In the above example if the source country is RW it is mapped to ROW, IO is mapped to INO, for anything else, the value is simply copied as is.

If-Then-Else

This use case is supported by creating a number of RegEx expressions, which are executed in order.

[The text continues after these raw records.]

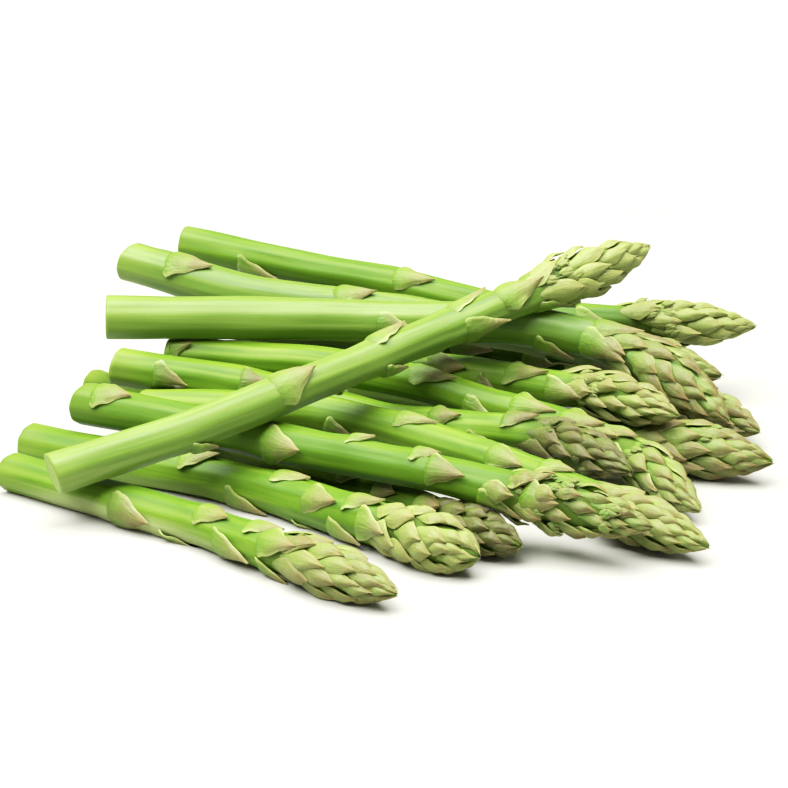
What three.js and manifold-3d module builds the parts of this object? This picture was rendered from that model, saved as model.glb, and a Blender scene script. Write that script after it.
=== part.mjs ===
// A loose heap of fourteen green asparagus spears lying on a flat surface.
//
// Millimetres, +Z up. The surface is z = 0 and the origin is the middle of the heap's footprint.
// The cut ends point to -X and the heads to +X. -Y is the front of the heap.
//
// Each spear is one closed solid: a stem, the bracts that clasp it and a head of overlapping
// scales round a slim core, all joined to one another.

import * as THREE from "three";
import { mergeVertices } from "three/addons/utils/BufferGeometryUtils.js";
import Module from "manifold-3d";

const wasm = await Module();
wasm.setup();

// ---- Driving dimensions (mm, degrees) ----

const GAP = 0.5;                 // least air between two spears that lie against each other
const GOLDEN_ANGLE = 137.5;       // turn from one head scale to the next
const ORIGIN_SHIFT = [0, -3.5, 0];  // puts the middle of the footprint on the origin

const STEM_SIDES = 9;             // sides of a stem's section
const STEM_STEP = 30;             // longest stretch of stem between two rings of points
const CUT_BEVEL = 0.5;            // small round at the edge of the cut end
const SLANT_REACH = 12;           // the slant of a cut end fades out over this length of stem
const CORE_SHARE = 0.88;          // head core radius as a share of the head's radius
const CORE_RINGS = [0.75, 0.5, 0.28, 0.12];  // where the core has rings, as shares from the tip
const CORE_SHORT = 1.5;           // the core ends this far short of the tip

const SCALE_COUNT = 12;           // scales in one head
const SCALE_FIRST_STEP = 1.0;     // tip-to-tip step of the two youngest scales
const SCALE_GROWTH = 1.14;        // each step is this many times the one before it
const SCALE_LENGTH = [6.5, 12];   // youngest and oldest scale
const SCALE_SPAN_DEG = [115, 96]; // angle that the youngest and the oldest scale span

// Faces as [share across, share along, rise over the smooth surface]: the outline from the tip
// round by one side, and the middle that it is arched up to. The root is the point under it.
const SCALE_FACE = {
  outline: [[0, 1, 0.7], [1, 0.45, -0.5], [0.8, 0.05, -0.9], [0, -0.05, -0.7],
    [-0.8, 0.05, -0.9], [-1, 0.45, -0.5]],
  middle: [0, 0.5, 0.75],
  rootAlong: 0.45,
  rootShare: 0.2,
};
const BRACT_FACE = {
  outline: [[0, 1, 0.9], [1, 0.42, 0.35], [0.9, 0, 0.35], [0, -0.05, 0.6], [-0.9, 0, 0.35],
    [-1, 0.42, 0.35]],
  middle: [0, 0.35, 1.3],
  rootAlong: 0.3,
  rootShare: 0.45,
};

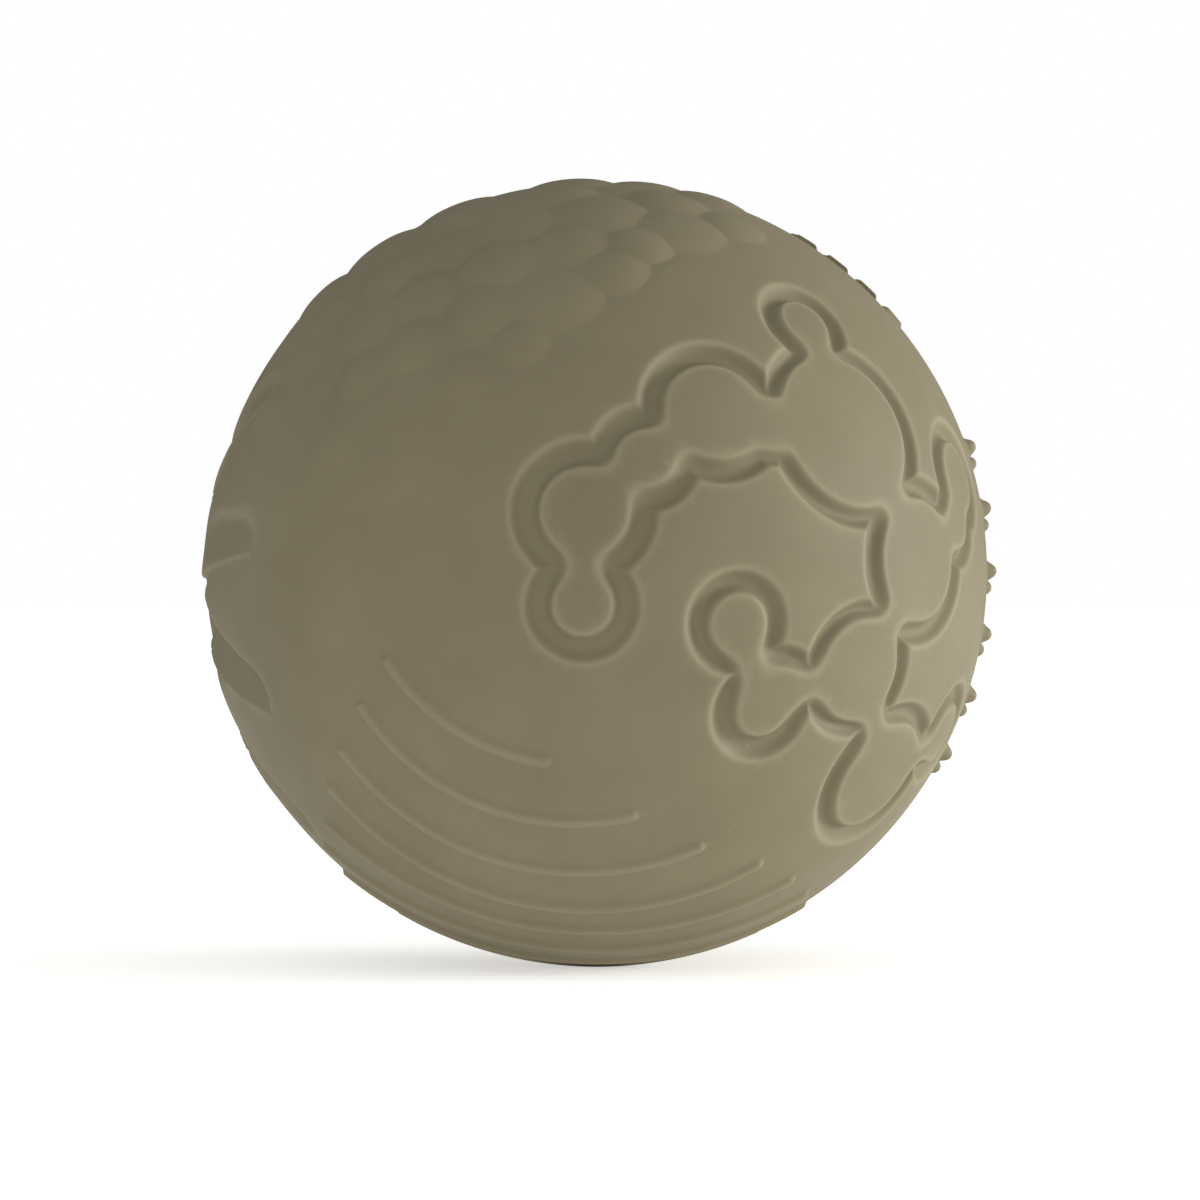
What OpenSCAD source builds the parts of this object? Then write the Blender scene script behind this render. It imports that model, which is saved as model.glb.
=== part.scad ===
// Sensory ball: a hollow rubber ball with eight raised or sunken touch patterns.
// The centre of the ball is the origin. -Y is the front, +Z is up, and the
// inflation valve is at the rear pole on +Y. Places on the ball are angles:
// longitude from the front towards +X, and latitude up from the equator.

/* [Ball] */
// Diameter over the smooth skin
ball_d = 177.8; // [150:0.1:240]
// Thickness of the moulded skin
wall = 3.4; // [3.2:0.1:6]
// Glue line between bonded rubber pieces
bond_gap = 0.05; // [0.02:0.01:0.1]

/* [Bead network] */
// Depth of the channel round the beads
channel_depth = 2; // [0.8:0.1:2.2]
// Usual width of the channel round the beads
channel_w = 4.4; // [3.4:0.1:5.4]
// Width of the necks that join the beads
neck_w = 5.2; // [4:0.1:8]

/* [Scales] */
// Height of a scale's crown over the skin
scale_h = 1.2; // [0.5:0.1:2]

/* [Ribs] */
// Width of a rib
rib_w = 2.2; // [1.6:0.1:3]
// Height of a rib over the skin
rib_h = 1; // [0.5:0.1:1]
// Diameter of the round knob at a rib's end
rib_tip_d = 2.6; // [2.4:0.1:3.4]

/* [Petals] */
// Depth of a petal pocket
petal_depth = 1.6; // [0.8:0.1:2.2]
// Width of a petal pocket
petal_w = 10.6; // [7:0.1:12.4]
// Height of the swelling behind the petals
swell_h = 2; // [0.5:0.1:2.4]

/* [Nubs] */
// Diameter of a nub at its root
nub_d = 3.8; // [2.6:0.1:5]
// Diameter of a nub's round tip
nub_tip_d = 2.2; // [1.4:0.1:2.4]
// Height of a nub over the skin
nub_h = 2.2; // [1.4:0.1:3]

/* [Ripples] */
// Width of a ripple ring
ripple_w = 2.8; // [2:0.1:4]
// Height of a ripple ring over the skin
ripple_h = 1.2; // [0.6:0.1:1.2]

/* [Dimples] */
// Diameter of a dimple at the skin
dimple_d = 8.4; // [6:0.1:10]
// Depth of a dimple
dimple_depth = 1.6; // [0.8:0.1:2.2]

/* [Blocks] */
// Side of a raised block
block_w = 6.4; // [4:0.1:7]
// Height of a raised block over the skin
block_h = 1.4; // [0.6:0.1:2]

/* [Seam] */
// Width of the tape inside the seam
band_w = 16; // [10:0.5:26]
// Thickness of the tape inside the seam
band_t = 0.8; // [0.5:0.1:1.2]

/* [Valve] */
// Diameter of the sunken seat round the valve
seat_d = 13; // [12:0.1:18]
// Depth of the sunken seat
seat_depth = 1; // [0.8:0.1:1.2]
// Diameter of the valve housing where it passes the skin
housing_d = 10; // [9.2:0.1:11]
// Diameter of the housing's flange inside the ball
flange_d = 22; // [18:0.1:30]
// Thickness of the flange at its rim
flange_t = 1.6; // [1:0.1:2.4]
// Length of the housing from the seat inwards
housing_len = 17; // [14:0.1:24]
// Diameter of the patch that backs the skin round the valve
patch_d = 44; // [36:0.5:60]
// Thickness of the patch
patch_t = 1.2; // [0.8:0.1:2]
// Diameter of the pull-out core
core_d = 5.2; // [4:0.1:5.4]
// Length of the core below its head
core_len = 16; // [12:0.1:17]
// Running clearance round the core, on the radius
core_gap = 0.05; // [0.02:0.01:0.08]
// Diameter of the core's head
head_d = 8; // [7:0.1:8.6]
// Thickness of the core's head
head_t = 0.8; // [0.5:0.1:0.9]
// Gap under the head
head_gap = 0.1; // [0.05:0.01:0.1]
// Diameter of the guide hole for the inflation needle
guide_d = 2; // [1.2:0.1:2.4]
// Depth of the guide hole
guide_depth = 7; // [5:0.1:10]

/* [Hidden] */
skin_colour = "#7f7a63";
inner_colour = "#6b6654";
valve_colour = "#55503f";
ball_r = ball_d / 2;
inner_r = ball_r - wall;
// Every cut runs at least this far past the face that it opens
overrun = wall;

// Beads: longitude, latitude, half the angle that a bead spans, and the share of
// channel_w that the channel is wide there
bead_places = [
    [-2, -4.5, 4.4, 1.15],
    [-1.7, 8.5, 6.4, 1.25],
    [7, 16, 4.1, 1.2],
    [18, 23, 7.4, 1.05],
    [41, 20.5, 11.7, 0.85],
    [40.5, 38, 4.2, 0.95],
    [53, 1.8, 9, 1],
    [41.5, -13.8, 7.6, 0.75],
    [25, -19.5, 3.9, 1.15],
    [20, -7, 4.4, 0.95],
    [54.5, -30.5, 8.8, 0.95],
    [69, 14, 5.4, 0.95],
    [73, -24, 4.8, 0.95],
    [27, -16.8, 3.6, 1.05],
    [65, 7, 3.4, 0.95],
    [26.5, 21, 3.6, 0.8]
];
// Necks join these pairs of beads, counted from 0
bead_necks = [
    [0, 1], [1, 2], [2, 3], [3, 15], [15, 4], [4, 5], [4, 6], [6, 7],
    [7, 13], [13, 8], [8, 9], [7, 10], [6, 14], [14, 11], [10, 12]
];

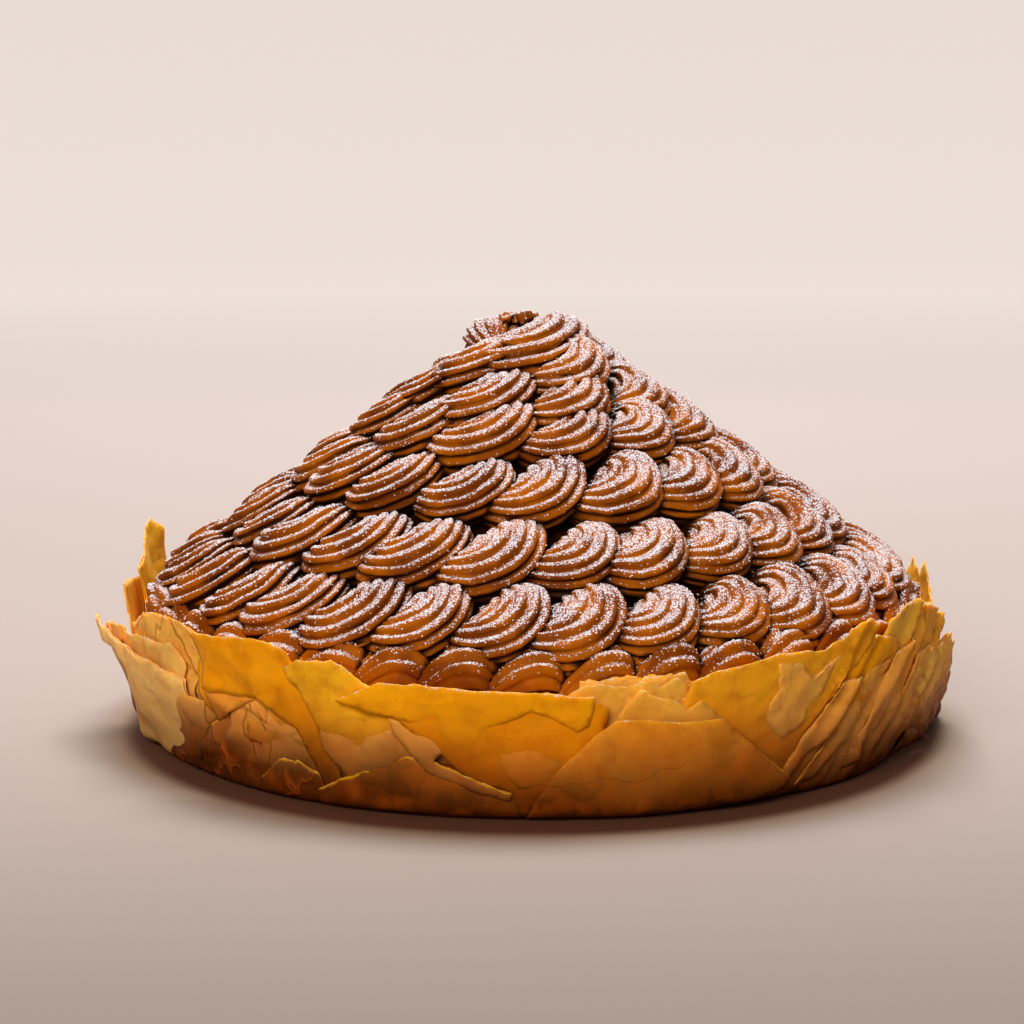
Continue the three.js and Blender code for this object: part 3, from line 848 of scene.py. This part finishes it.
FRONT_LEAVES = [
    leaf(5, 0.95, 0.05, 0.3, 0.7, (-34.3, 36.6, 2), (-32.3, 39.2, 1.7), (-29, 39.4, 1.3),
         (-27.1, 40.4, 1), (-25.3, 39, 0.8), (-22.8, 35, 0.5), (-18, 30, 0.2), (-18, 22),
         (-26.2, 8), (-29.9, 16.8, 0.2), (-32, 27.8, 0.8)),
    leaf(5.7, 0.35, 0.3, 0.3, 0.4, (-30, 20.9, 0.2), (-24, 21.6, 0.2), (-17.9, 23, 0.2),
         (-15, 17.6), (-25.6, 7), (-30.1, 16.3, 0.2)),
    leaf(6, 0.1, 0.1, 0.5, 0.4, (-31.2, 0.5), (-30.9, 4.8, 0.2), (-27.1, 8.3, 0.2),
         (-17.1, 16.5, 0.2), (-12, 13.4), (-6, 10), (-2.6, 5.8), (-1.8, 0.5)),
    leaf(6.6, 0.25, 0.0, 0.3, 0.3, (-26.4, 29.8, 2), (-22.9, 33, 2), (-20.4, 35, 1.6),
         (-8.4, 34.4, 1), (7.3, 32.6, 1), (9.4, 30, 0.4), (8.8, 22), (3.4, 10), (0, 4),
         (-1.6, 0.5), (-3.5, 7.9), (-8.5, 10.8), (-13, 18, 0.2), (-18, 25.6, 0.8),
         (-23.9, 28.3, 1.6)),
    leaf(7.2, 0.3, 0.35, 0.3, 0.35, (-19.4, 26.6, 1), (-14.9, 23.6, 0.4), (-12.1, 18.3, 0.2),
         (-13.6, 15.6, 0.2), (-8.2, 11.2, 0.1), (-3.1, 7.5), (-3.3, 5.6), (-9.6, 8.8),
         (-14.6, 12.8, 0.1), (-16.9, 17.8, 0.3), (-19, 22.4, 0.5)),
    leaf(7.4, 0.55, 0.0, 0.3, 0.35, (-26.5, 30, 2.1), (-22.9, 33.5, 2), (-20.4, 35.7, 1.7),
         (-15.1, 36.1, 1.3), (-8.4, 35, 1.1), (0.9, 34.7, 1.1), (7.3, 33.2, 1.1), (7.4, 30.9, 1),
         (6.9, 25.8, 0.6), (5.3, 24, 0.5), (1.8, 27.9, 0.4), (-0.7, 30, 0.5), (-3.5, 27, 0.3),
         (-6.7, 24, 0.2), (-7.8, 18.7, 0.1), (-10, 16.4, 0.1), (-13.6, 24, 0.3), (-18, 26.2, 0.9),
         (-23.9, 28.5, 1.7)),
    leaf(7.2, 0.2, 0.1, 0.3, 0.5, (-6.5, 15), (-5, 19.5), (1, 20.4), (4.4, 17), (1.6, 9),
         (-2.2, 8.6)),
    leaf(0.5, 0.7, 0.5, 0.5, 0.8, (5, 24), (5.6, 36.4, -0.6), (12, 37.4, -0.6), (17, 37.2, -0.4),
         (20, 37.6, -0.4), (23, 30), (20, 22)),
    leaf(2, 0.8, 0.35, 0.4, 0.6, (4, 24), (4.4, 34, 0.5), (6.3, 36, 0.6), (10, 35.3, 0.4),
         (13.9, 36, 0.2), (16.2, 34.8, 0.2), (18.8, 36.6, 0.5), (19.8, 35, 0.3),
         (21.4, 31.5, 0.2), (22, 22)),
    leaf(5, 0.75, 0.3, 0.3, 0.4, (9.5, 18), (10.8, 28, 0.5), (11.8, 31, 0.6), (13.4, 34.6, 0.8),
         (14.9, 32.9, 0.8), (18.3, 31, 0.8), (20.1, 28.6, 0.8), (21.9, 30.9, 0.9),
         (25.3, 25, 0.7), (28, 18)),
    leaf(7.6, 0.35, 0.1, 0.25, 0.2, (7.4, 22.6, 0.8), (10.1, 27.2, 1.8), (13.4, 27, 2),
         (19.3, 25.6, 2.2), (24.6, 25.8, 2.4), (28.7, 19, 1.6), (35.3, 8.9, 1.2),
         (36.6, 7.2, 1.2), (36, 5, 1), (33.4, 3, 0.7), (23.9, 1, 0.3), (3.2, 0.5, 0.2),
         (-1.5, 0.5, 0.3), (-0.1, 5.6, 0.4), (3.1, 14.5, 0.5)),
    leaf(8.5, 0.3, 0.15, 0.2, 0.4, (15, 7, 0.2), (16, 9.4, 0.2), (19.5, 8.6, 0.2), (20.4, 6, 0.2),
         (17.6, 4.8, 0.2)),
]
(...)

The first one to match wins.

Source Is Reg Ex Target
S1 false S1A Exact Match, S1 maps to S1A
S2 false S2A Exact Match, S1 maps to S2A
{2}[A-Z]1 true _X Map to _X if the source starts with two upper case A to Z characters followed by the number 1
.* true _Z anything maps to _Z

In this example, the mapping process first checks the exact matches, if none match, then each reg-ex pattern is tested in turn, in the above example the final reg ex just matches anything to output _Z.

Collapsing Dimensions

This use case is to facilitate the collection of data conforming to one DSD, whist the internal usage (or future dissemination) of the data may conform to another DSD. Consider the following DSDs which are made available by the IMF, both are Balance of Payments, however one is named as Global Use, and the other is For Collection. It is possible that the data collected against one DSD can be translated to the other DSD, however the Global Use DSD has many more Dimensions, these appear to have been replaced an INDICATOR Dimension in the For Collection DSD:

BOP_GBPM6 Balance of Payments _Global use_BOP_BPM6 BOP6 Balance of Payments (BPM6) for Collection
  • [FREQ] Frequency
  • [ADJUSTMENT] Adjustment indicator
  • [REF_AREA] Reference country or area
  • [COUNTERPART_AREA] Counterpart Area
  • [REF_SECTOR] Reference sector
  • [COUNTERPART_SECTOR] Counterpart sector
  • [FLOW_STOCK_ENTRY] Flows and stocks indicator
  • [ACCOUNTING_ENTRY] Accounting entries
  • [INT_ACC_ITEM] International accounts item
  • [FUNCTIONAL_CAT] Functional category
  • [INSTR_ASSET] Instrument and assets classification
  • [MATURITY] Maturity
  • [UNIT_MEASURE] Unit of measure
  • [CURRENCY_DENOM] Currency of denomination
  • [VALUATION] Valuation
  • [COMP_METHOD] Compilation methodology
  • [TIME_PERIOD] Time Period
   [DATA_DOMAIN] Data Domain
   [REF_AREA] Reference Country or area
   [INDICATOR]  Economic Indicator
   [COUNTERPART_AREA] Counterpart Area
   [FREQ] Frequency
   [TIME_PERIOD] Time period 

In this use case, we will need to create a Representation Map to describe how the combination of Source values are translated into a corresponding value for the INDICATOR Dimension. This Representation Map can then be used by a Structure Map in order to map the Global BOP Dataflow to the Collection BOP Dataflow.
The First step is to create a Representation Map and choose multiple Source Codelists, one for each Dimension highligthed in BOLD. Each of these Dimensions describes which Codelist it uses, the ADJUSTMENT Dimension for example uses IMF:CL_ADJUSTMENT(1.4). The Representation Map will have the following Source Codelists:

  1. IMF:CL_ADJUSTMENT(1.4)
  2. ESTAT:CL_SECTOR(1.9) (REF_SECTOR)
  3. ESTAT:CL_SECTOR(1.9) (COUNTERPART_SECTOR)
  4. IMF:CL_FSENTRY(1.1)
  5. IMF:CL_ACCOUNT_ENTRY(1.2)
  6. IMF:CL_ACCOUNTS_ITEM(1.5)
  7. IMF:CL_FUNCTIONAL_CAT(1.8)
  8. ESTAT:CL_INSTR_ASSET(1.8)
  9. ESTAT:CL_MATURITY(1.6)
  10. IMF:CL_UNIT(1.12) (UNIT_MEASURE)
  11. IMF:CL_UNIT(1.12) (CURRENCY_DENOM)
  12. ESTAT:CL_VALUATION(1.6)
  13. IMF:CL_COMP_METHOD(1.2)

Only One Target Codelist is required, the CL_INDICATOR Codelist.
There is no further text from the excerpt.